Horror-comedy mashups have been around for decades but they’re certainly having a resurgence of late with films like BEAU IS AFRAID and SCREAM VI playing in our cinemas right now. Now we have RENFIELD, which takes a humorous look at the fictional character from Bram Stoker’s classic horror novel, Dracula. In case you’ve been sleeping in a box filled with dirt from the Carpathian Mountains for the past year, Nicolas Cage plays the bloodthirsty count, and that news alone should be enough to make you sit up and take notice.
Ninety years after meeting Count Dracula (Cage, PIG) and acting as his useful assistant all this time, R. M. Renfield (Nicolas Hoult, THE MENU; THE FAVOURITE) is tired and wants out. After some vampire hunters nearly succeed in slaying the Prince of Darkness, the pair head to New Orleans where they hole up in the basement of an abandoned hospital to recuperate. To ease his conscience, Renfield joins a 12-step self-help group for people who are in co-dependent relationships so that he can find these people’s abusive partners and serve them up to his master, but he quickly realises that he is in a co-dependent relationship as well.

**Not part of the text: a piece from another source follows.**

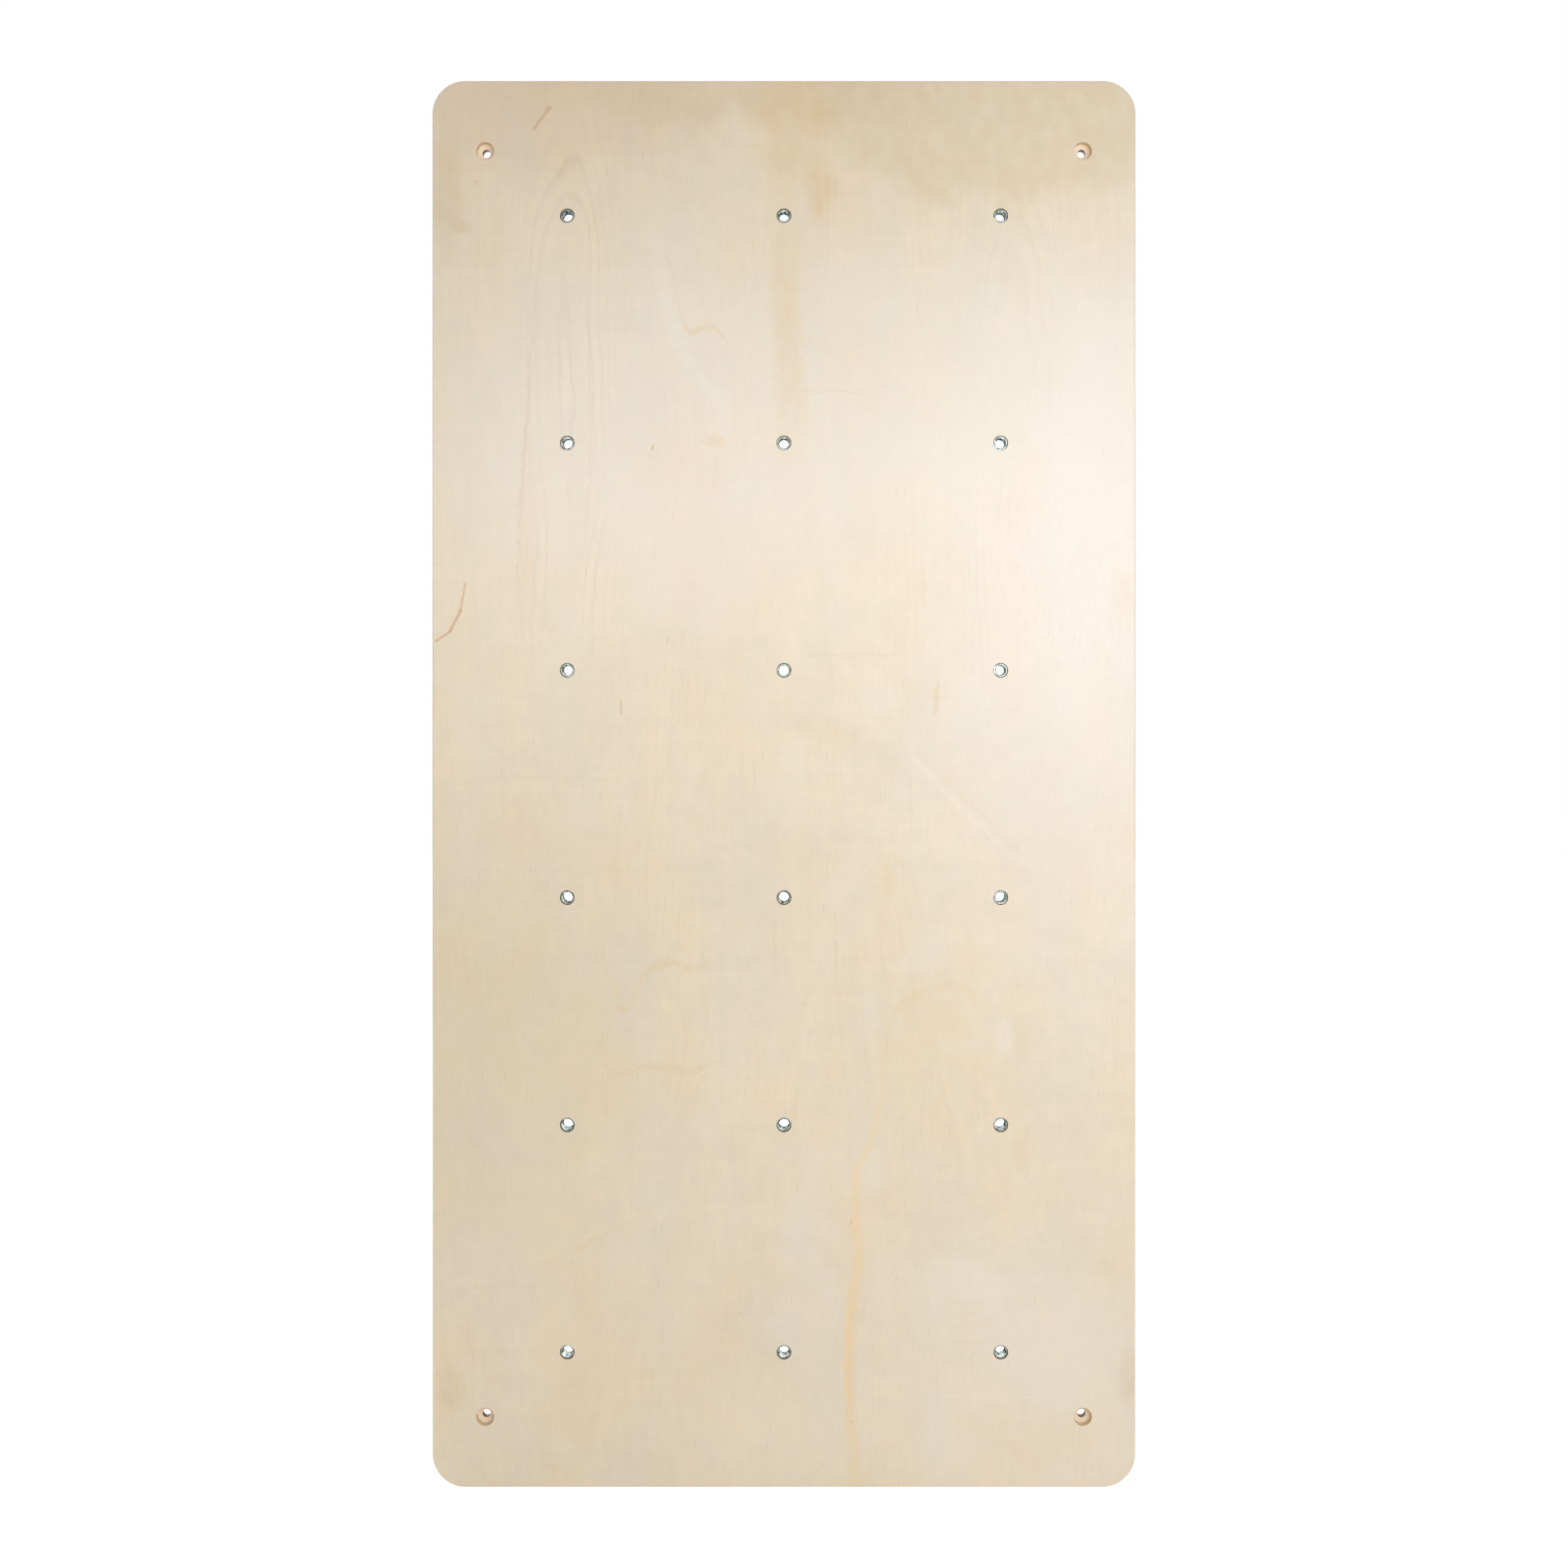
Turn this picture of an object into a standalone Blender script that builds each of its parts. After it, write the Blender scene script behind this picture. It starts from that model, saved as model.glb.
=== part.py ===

On an outing to find one of those abusive partners, Renfield lands in the middle of a drug turf war involving a ruthless crime family, headed up by matriarch Bellafrancesca Lobo (Shohreh Aghdashloo, STAR TREK BEYOND). Needless to say, Renfield makes short shrift of Lobo’s goons, and to prove his readiness to take over the reins from his mother, son Teddy (Ben Schwartz, the voice of Sonic in the SONIC THE HEDGEHOG films) vows to hunt down the man who caused this carnage. Meanwhile, traffic cop Rebecca Quincy (Awkwafina, SHANG-CHI AND THE LEGEND OF THE TEN RINGS; CRAZY RICH ASIANS) has her own beef with the Lobo family.
For the most part, RENFIELD is a lot of fun. The premise is ingenious and Cage brings all his “Cageyness” to the Dracula character, channeling the likes of Bela Lugosi and Max Schreck (look them up, kids) while dressing in clothes that would make the iconic pop-artist, Andy Warhol, proud. Hoult is equally enjoyable to watch as he turns Renfield into a troubled, bug-eating superhero who just wants to live a normal, pastel-coloured life. Awkwafina does a good job too, but her character is unfortunately saddled what an overcooked backstory that bogs down the plot with unnecessary detail. RENFIELD would be a complete winner if it didn’t have the subplot of Rebecca’s family in it. This is a case where simpler would have been better.
Not forgetting that this is a horror film too, director Chris McKay (THE LEGO BATMAN MOVIE, TV’s ROBOT CHICKEN) infuses the story with copious amounts of blood and gore, and points his camera at angles that are reminiscent of the old DRACULA films, but it’s all played for laughs. He also bookends the film with old-timey, fake celluloid film footage to remind audiences that we’re dealing with characters who have been on the silver screen for as long as silver screens have existed. We’ve just never seen them in this light before.
RENFIELD is playing now in Hong Kong. While it’s not as funny as it could have been, it’s still highly enjoyable and Nicolas Cage’s performance alone is worth price of admission. Check it out.